There is a proof of this that runs like so

First let x = 0.999..., the … (triple) dots mean an infinite number of digits of 9s.

Then multiplying both sides by 10, we get 10x = 9.999...

Thus solving for x, we subtract the first equation from the second getting (10 - 1) x = 9.999... - 0.999...

From this we obtain 9x = 9. This implies x = 1. So the proof goes.

My first question is, do people accept this as a valid proof? Apparently lots of mathematicians do. I find it hard to accept this proof. If anything, even if I accept the proof, I can only conclude that the system of real numbers does indeed result in a contradiction! The number 0.999... can be subjected to equivocation. That is the problem. It is not obvious that what is meant here is that $0.999… = 3 (0.333…) = 3 (1/3)$. In which case there is not even need for a proof. It is a renaming exercise and no genius needed.

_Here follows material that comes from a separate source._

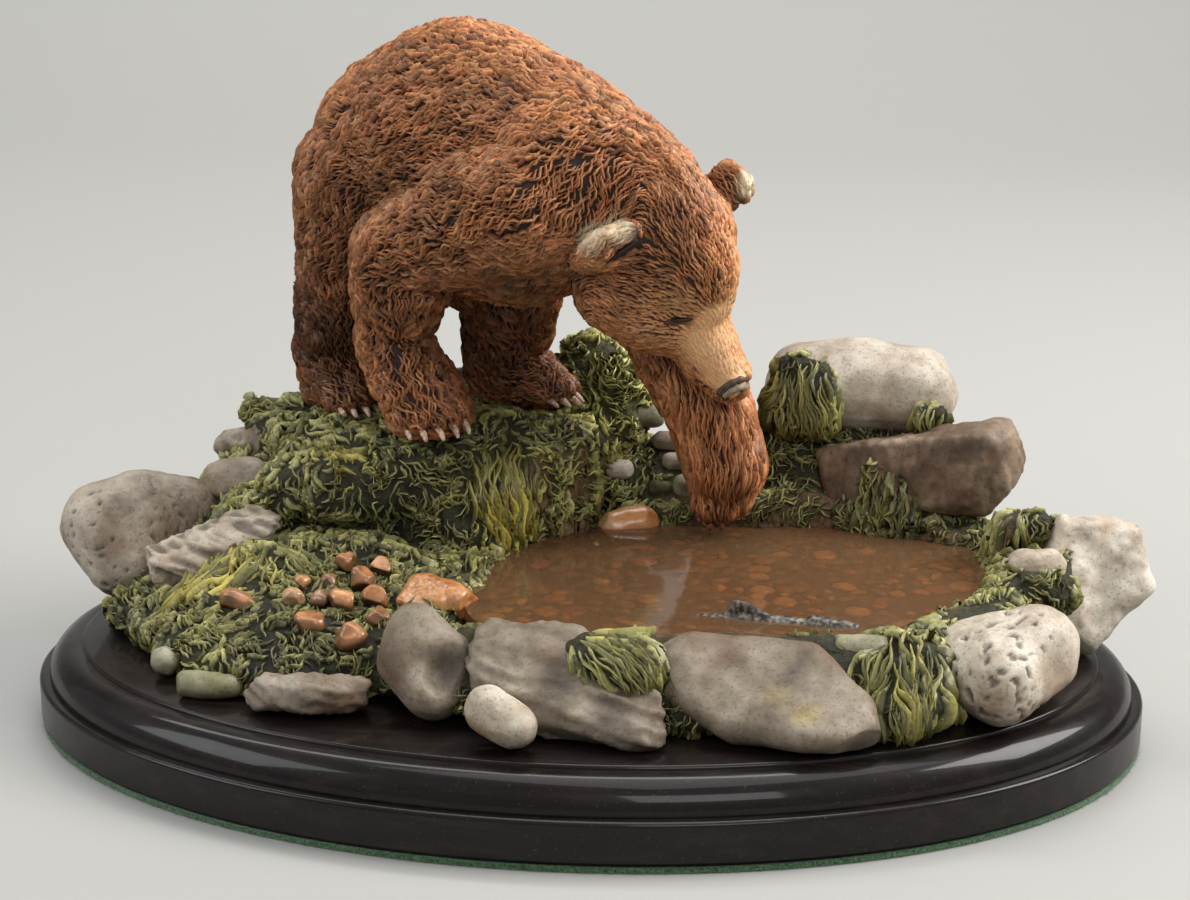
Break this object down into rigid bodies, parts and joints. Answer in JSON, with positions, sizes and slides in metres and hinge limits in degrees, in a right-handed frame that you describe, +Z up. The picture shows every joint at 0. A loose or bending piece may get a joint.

At any rate look at the proposed proof. I am skeptical in the technical sense due to the fact that we are not told what 0.999... means. It gives the impression that one starts off with an assumption, x = 0.999..., then one derives that x = 1. Philosophically as I understand real numbers, 0.999… is never the same as 1.0, the former always falls short from the latter. That is if it is taken as a value. In logical terms in the light of the proposed proof, this means one starts off with an assumption \phi and then from it one arrives at \neg \phi. Hence \phi \vdash \neg \phi, implying that \vdash \phi \to \neg \phi. However, IMHO, this is a contradiction.

If anything, the proof system allows for a contradiction and that is not cool.

OK, not convinced of my objection? Would you then accept that 0 = 0.000...?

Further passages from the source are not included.